■ Information supplied ■
************

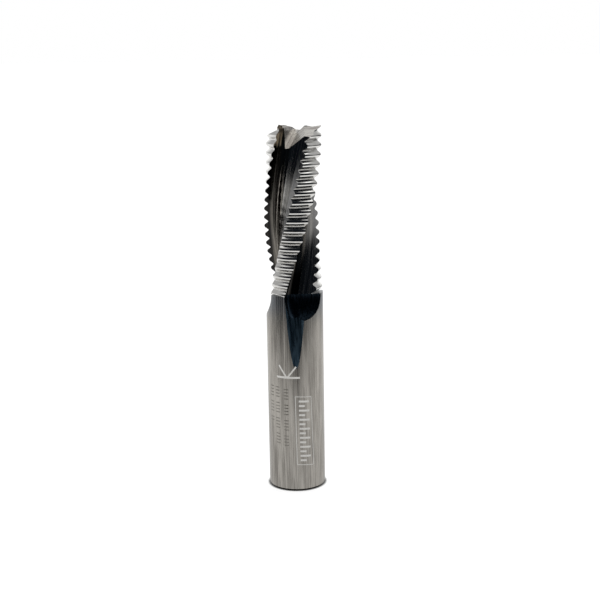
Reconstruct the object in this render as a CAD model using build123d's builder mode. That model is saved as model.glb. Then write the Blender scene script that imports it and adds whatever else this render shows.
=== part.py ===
from build123d import *
from math import cos, radians, sin, sqrt, tan
import os

os.makedirs("parts", exist_ok=True)

# Solid carbide roughing cutter with three right-hand flutes, standing on the end of its shank.
# The tool's axis is +Z and the origin is the centre of the shank's flat end. Millimetres and degrees.

# Driving dimensions
FLUTES = 3
OVERALL_LENGTH = 90.0
SHANK_DIAMETER = 14.0
SHANK_CHAMFER = 0.4
CUTTING_DIAMETER = 14.2
LEAD = 128.0  # height of one full turn of the cutting edges, a helix angle of 19 degrees
TOP_EDGE_ANGLE = 3.7  # where the first cutting edge meets the top, measured from +X
ROUGHING_LENGTH = 40.5  # from the top down to where the serrated lands end

# Cross-section of one flute and the land behind it
CORE_DIAMETER = 7.4
RAKE_ANGLE = 8.0
RAKE_DEPTH = 1.9
RELIEF_ANGLE = 13.5
RELIEF_RADIUS = 9.15  # the relieved land is an arc about a centre off the axis
LAND_ANGLE = 45.0  # from the cutting edge back to the heel
HEEL_BAND_ANGLE = 13.0  # the smooth band behind the heel
HEEL_BAND_FOOT_RADIUS = 4.8
FLOOR_FROM, FLOOR_TO = 14.0, 34.0  # the core shows between these angles ahead of the edge

# Serration of the lands
RIDGE_PITCH = 2.24
RIDGE_DEPTH = 0.87
RIDGE_STAGGER = 0.5  # the ridges of the next land behind sit this much higher
CREST_BEVEL_ANGLE = 40.0
CREST_BEVEL_LENGTH = 0.4  # along the axis, on each side of a crest
CREST_DULLING = 0.13  # how far the bevel's inner end lies under the crest
CREST_WIDTH = 0.01
VALLEY_BEVEL_HALF, VALLEY_BEVEL_RISE = 0.24, 0.13
VALLEY_FLAT_HALF = 0.10
GROOVE_AHEAD, GROOVE_BEHIND = 8.0, 44.0  # how far a groove turns to each side of the cutting edge

# Run-out of a flute into the shank: a round scoop, and a shallow groove that ends in a point
SCOOP_RADIUS = 7.3
SCOOP_ANGLE = 38.0  # ahead of the cutting edge, where the lands end
SCOOP_RIM_ANGLE = 86.0
SCOOP_TURN = 60.0
TAIL_LENGTH = 17.9
TAIL_GROOVE_RADIUS = 3.0
TAIL_SLOPE = 5.7
TAIL_ANGLE = 21.0

# End teeth
DISH_ANGLE = 1.5
END_CLEARANCE_ANGLE = 24.0
CLEARANCE_START_RADIUS = 1.5  # up to here the clearance reaches past the next tooth's edge
GASH_SLOPE = 38.0
GASH_DEPTH = 2.2  # how far below the top the sloping floor's line crosses the axis
GASH_FLOOR = 0.9
GASH_BACK_ANGLE = 38.0
GASH_START_RADIUS = 1.3
LONG_GASH_BACK_ANGLE = 66.0  # one gash is wider and runs across the axis
LONG_GASH_REACH = 2.8
CENTRE_RADIUS, CENTRE_DEPTH = 0.5, 0.8  # the cone that the tool was ground between centres on

# Worked out from them
SHANK_RADIUS = SHANK_DIAMETER / 2
EDGE_RADIUS = CUTTING_DIAMETER / 2
CORE_RADIUS = CORE_DIAMETER / 2
SPACING = 360 / FLUTES
LANDS_FROM = OVERALL_LENGTH - ROUGHING_LENGTH
LOW_EDGE_ANGLE = TOP_EDGE_ANGLE - 360 * ROUGHING_LENGTH / LEAD
CLEAR = 1.5  # how far a cutting profile stands out past the blank


def polar(radius, angle):
    """A point in the cross-section."""
    return Vector(radius * cos(radians(angle)), radius * sin(radians(angle)))


def upright_plane(angle):
    """The half-plane through the axis at this angle: its x runs outwards and its y up."""
    return Plane(origin=(0, 0, 0), x_dir=polar(1, angle), z_dir=polar(1, angle - 90))


def relief_centre(edge_angle):
    """The centre of the relieved land's arc, for a cutting edge at this angle."""
    inward = polar(RELIEF_RADIUS, edge_angle - RELIEF_ANGLE)
    return polar(EDGE_RADIUS, edge_angle) - inward


def land_point(edge_angle, back):
    """A point on the relieved land, so many degrees behind its cutting edge."""
    centre = relief_centre(edge_angle)
    along = polar(1, edge_angle - back)
    aside = centre.X * along.Y - centre.Y * along.X
    return along * (centre.dot(along) + sqrt(RELIEF_RADIUS**2 - aside**2))


def rake_foot(edge_angle):
    """The inner end of the flat rake face, which leans back under its edge."""
    edge = polar(EDGE_RADIUS, edge_angle)
    return edge - polar(RAKE_DEPTH / cos(radians(RAKE_ANGLE)), edge_angle + RAKE_ANGLE)


def flute_floor(edge_angle):
    """Edges of one flute from its cutting edge to the far end of its floor."""
    rake = Line(polar(EDGE_RADIUS, edge_angle), rake_foot(edge_angle))
    floor_start = polar(CORE_RADIUS, edge_angle + FLOOR_FROM)
    hook = TangentArc(rake @ 1, floor_start, tangent=rake % 1, mode=Mode.PRIVATE)
    Polyline(hook @ 0, hook @ 0.5, floor_start)
    return RadiusArc(floor_start, polar(CORE_RADIUS, edge_angle + FLOOR_TO), CORE_RADIUS)


def flute_wall(edge_angle):
    """Edges of one whole flute, from its cutting edge to the heel of the next land."""
    floor = flute_floor(edge_angle)
    heel_angle = edge_angle + SPACING - LAND_ANGLE
    wall = Line(floor @ 1, polar(HEEL_BAND_FOOT_RADIUS, heel_angle - HEEL_BAND_ANGLE))
    return Line(wall @ 1, land_point(edge_angle + SPACING, LAND_ANGLE))


# The fluted length: a three-lobed section twisted along the axis
with BuildPart() as lobes:
    with BuildLine() as axis_line:
        Line((0, 0, LANDS_FROM), (0, 0, OVERALL_LENGTH))
    with BuildLine() as twist:
        Helix(LEAD, ROUGHING_LENGTH, EDGE_RADIUS, center=(0, 0, LANDS_FROM))
    with BuildSketch(Plane.XY.offset(LANDS_FROM)):
        with BuildLine():
            for flute in range(FLUTES):
                edge_angle = LOW_EDGE_ANGLE + SPACING * flute
                band = flute_wall(edge_angle)
                next_edge = edge_angle + SPACING
                ThreePointArc(
                    band @ 1, land_point(next_edge, LAND_ANGLE / 2), polar(EDGE_RADIUS, next_edge)
                )
        make_face()
    sweep(path=axis_line.wire(), binormal=twist.wire())

# One groove between two ridges, turned about the relieved land's own centre
with BuildPart() as groove:
    half_pitch = RIDGE_PITCH / 2 - CREST_WIDTH / 2
    crest_in = RELIEF_RADIUS - CREST_DULLING
    crest_out = crest_in + CREST_BEVEL_LENGTH * tan(radians(CREST_BEVEL_ANGLE))
    valley = RELIEF_RADIUS - RIDGE_DEPTH
    with BuildSketch(upright_plane(-RELIEF_ANGLE - GROOVE_BEHIND)):
        with BuildLine():
            Polyline(
                (RELIEF_RADIUS + CLEAR, 0),
                (RELIEF_RADIUS + CLEAR, half_pitch),
                (crest_out, half_pitch),
                (crest_in, half_pitch - CREST_BEVEL_LENGTH),
                (valley + VALLEY_BEVEL_RISE, VALLEY_BEVEL_HALF),
                (valley, VALLEY_FLAT_HALF),
                (valley, 0),
            )
            mirror(about=Plane.XZ)
        make_face()
    revolve(axis=Axis.Z, revolution_arc=GROOVE_AHEAD + GROOVE_BEHIND)


def groove_places():
    """Where each groove goes: beside its land, which turns with height, and staggered by land."""
    places = []
    for land in range(FLUTES):
        height = OVERALL_LENGTH - RIDGE_PITCH / 2 + RIDGE_STAGGER * land
        while height > LANDS_FROM + RIDGE_PITCH / 2:
            turn = TOP_EDGE_ANGLE - SPACING * land - 360 * (OVERALL_LENGTH - height) / LEAD
            centre = relief_centre(turn)
            places.append(Location((centre.X, centre.Y, height), (0, 0, turn)))
            height -= RIDGE_PITCH
    return places


# Where one flute leaves the shank
with BuildPart() as run_out:
    outside = SHANK_RADIUS + CLEAR
    with BuildSketch(Plane.XY.offset(LANDS_FROM)):
        with BuildLine():
            floor = flute_floor(LOW_EDGE_ANGLE)
            rim = LOW_EDGE_ANGLE + SCOOP_RIM_ANGLE
            Polyline(
                floor @ 1,
                polar(SHANK_RADIUS, rim),
                polar(outside, rim),
                polar(outside, (rim + LOW_EDGE_ANGLE) / 2),
                polar(outside, LOW_EDGE_ANGLE),
                polar(EDGE_RADIUS, LOW_EDGE_ANGLE),
            )
        make_face()
    across = LOW_EDGE_ANGLE + SCOOP_ANGLE
    pivot = polar(CORE_RADIUS + SCOOP_RADIUS, across) + Vector(0, 0, LANDS_FROM)
    revolve(axis=Axis(pivot, polar(1, across - 90)), revolution_arc=SCOOP_TURN)
    tail_angle = LOW_EDGE_ANGLE + TAIL_ANGLE
    tail_tip = polar(SHANK_RADIUS, tail_angle) + Vector(0, 0, LANDS_FROM - TAIL_LENGTH)
    tail_axis = polar(sin(radians(TAIL_SLOPE)), tail_angle) - Vector(0, 0, cos(radians(TAIL_SLOPE)))
    with BuildSketch(Plane(tail_tip, x_dir=polar(1, tail_angle + 90), z_dir=tail_axis)):
        with Locations((0, TAIL_GROOVE_RADIUS)):
            Circle(TAIL_GROOVE_RADIUS)
    extrude(amount=TAIL_LENGTH + CLEAR, both=True)
    split(bisect_by=Plane.XY.offset(LANDS_FROM), keep=Keep.BOTTOM)

# The clearance behind one end edge
with BuildPart() as clearance:
    outside = EDGE_RADIUS + CLEAR
    outward = polar(1, TOP_EDGE_ANGLE)
    ahead = polar(1, TOP_EDGE_ANGLE + 90)
    up = Vector(0, 0, 1)
    middle = Vector(0, 0, OVERALL_LENGTH - EDGE_RADIUS * tan(radians(DISH_ANGLE)))
    edge_line = outward * cos(radians(DISH_ANGLE)) + up * sin(radians(DISH_ANGLE))
    behind = ahead * cos(radians(END_CLEARANCE_ANGLE)) + up * sin(radians(END_CLEARANCE_ANGLE))
    with BuildSketch(Plane(middle, x_dir=edge_line, z_dir=edge_line.cross(behind))):
        with BuildLine():
            Polyline(
                (0, 0),
                (outside, 0),
                (outside, -outside),
                (-outside / 2, -outside),
                polar(CLEARANCE_START_RADIUS, -SPACING),
                close=True,
            )
        make_face()
    extrude(amount=outside, dir=(0, 0, 1))


def gash(edge_angle, reach, back_angle):
    """The sloping channel ahead of one end edge, from so far beyond the axis outwards."""
    with BuildPart() as channel:
        outward = polar(1, edge_angle)
        slope = radians(GASH_SLOPE)
        start = Vector(0, 0, OVERALL_LENGTH - GASH_DEPTH + reach * tan(slope)) - outward * reach
        down = outward * cos(slope) - Vector(0, 0, sin(slope))
        height = EDGE_RADIUS + CLEAR
        lean = height * tan(radians(back_angle))
        with BuildSketch(Plane(start, x_dir=polar(1, edge_angle + 90), z_dir=down)):
            with BuildLine():
                Polyline(
                    (0, 0),
                    (0, height),
                    (GASH_FLOOR + lean, height),
                    (GASH_FLOOR, 0),
                    close=True,
                )
            make_face()
        extrude(amount=height * 2)
    return channel.part


short_gash = gash(TOP_EDGE_ANGLE, -GASH_START_RADIUS, GASH_BACK_ANGLE)
long_gash = gash(TOP_EDGE_ANGLE - SPACING, LONG_GASH_REACH, LONG_GASH_BACK_ANGLE)


with BuildPart() as cutter:
    # Shank
    with BuildSketch(Plane.XZ):
        with BuildLine():
            Polyline(
                (0, 0),
                (SHANK_RADIUS - SHANK_CHAMFER, 0),
                (SHANK_RADIUS, SHANK_CHAMFER),
                (SHANK_RADIUS, LANDS_FROM),
                (0, LANDS_FROM),
                close=True,
            )
        make_face()
    revolve(axis=Axis.Z)
    add(lobes.part)
    with Locations(groove_places()):
        add(groove.part, mode=Mode.SUBTRACT)
    with PolarLocations(0, FLUTES):
        add(run_out.part, mode=Mode.SUBTRACT)
    with PolarLocations(0, FLUTES):
        add(clearance.part, mode=Mode.SUBTRACT)
    with PolarLocations(0, FLUTES - 1, angular_range=SPACING * (FLUTES - 1)):
        add(short_gash, mode=Mode.SUBTRACT)
    add(long_gash, mode=Mode.SUBTRACT)
    # Centre in the end
    with BuildSketch(Plane.XZ):
        with BuildLine():
            Polyline(
                (0, OVERALL_LENGTH),
                (CENTRE_RADIUS, OVERALL_LENGTH),
                (0, OVERALL_LENGTH - CENTRE_DEPTH),
                close=True,
            )
        make_face()
    revolve(axis=Axis.Z, mode=Mode.SUBTRACT)

cutter.part.label = "cutter"
export_step(cutter.part, "parts/cutter.step")
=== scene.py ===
from math import cos, pi, radians, sin, tan

import bmesh
import bpy
import numpy as np
from mathutils import Matrix, Vector


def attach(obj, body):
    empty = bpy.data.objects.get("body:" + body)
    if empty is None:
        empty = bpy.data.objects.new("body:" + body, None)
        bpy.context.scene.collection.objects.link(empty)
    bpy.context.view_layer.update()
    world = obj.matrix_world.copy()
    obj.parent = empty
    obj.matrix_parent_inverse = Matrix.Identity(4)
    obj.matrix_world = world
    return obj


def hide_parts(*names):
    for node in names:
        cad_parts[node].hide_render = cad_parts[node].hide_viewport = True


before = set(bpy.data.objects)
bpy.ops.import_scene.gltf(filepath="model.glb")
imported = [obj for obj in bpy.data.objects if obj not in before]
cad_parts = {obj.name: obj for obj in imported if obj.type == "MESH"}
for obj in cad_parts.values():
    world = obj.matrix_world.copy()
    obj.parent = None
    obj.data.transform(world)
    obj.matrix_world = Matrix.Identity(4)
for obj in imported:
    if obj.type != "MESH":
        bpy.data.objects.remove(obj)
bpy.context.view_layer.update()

# The roughing cutter stands on its shank at the origin, axis up. Sizes are in millimetres until
# a mesh is made, and angles in degrees. They are those of the part's source, but the ridges are round.
MM = 0.001

# The whole tool
FLUTES = 3
OVERALL_LENGTH = 90.0
SHANK_RADIUS = 7.0
SHANK_CHAMFER = 0.4
EDGE_RADIUS = 7.1
CORE_RADIUS = 3.7
LEAD = 128.0
TOP_EDGE_ANGLE = 3.7  # where the first cutting edge meets the top, measured from +X
LANDS_FROM = 49.5
SPACING = 360 / FLUTES
LOW_EDGE_ANGLE = TOP_EDGE_ANGLE - 360 * (OVERALL_LENGTH - LANDS_FROM) / LEAD

# The section of a flute and of its land
RAKE_ANGLE = 8.0
RAKE_DEPTH = 1.9
RELIEF_ANGLE = 13.5
RELIEF_RADIUS = 9.15
LAND_ANGLE = 45.0  # from the cutting edge back to the heel
HEEL_BAND_ANGLE = 13.0  # the smooth band behind the heel
HEEL_BAND_FOOT_RADIUS = 4.8
FLOOR_FROM, FLOOR_TO = 14.0, 34.0  # the core shows between these angles ahead of the edge

# The ridges
RIDGE_PITCH = 2.24
RIDGE_STAGGER = 0.5  # the ridges of the next land behind sit this much higher
CREST_RADIUS = 0.6
VALLEY_RADIUS = 0.24
RIDGE_FLANK_ANGLE = 50.0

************

■ Task to complete ■
Pick out every line above that contains the word "empty" and copy it.

■ Task output ■
    empty = bpy.data.objects.get("body:" + body)
    if empty is None:
        empty = bpy.data.objects.new("body:" + body, None)
        bpy.context.scene.collection.objects.link(empty)
    obj.parent = empty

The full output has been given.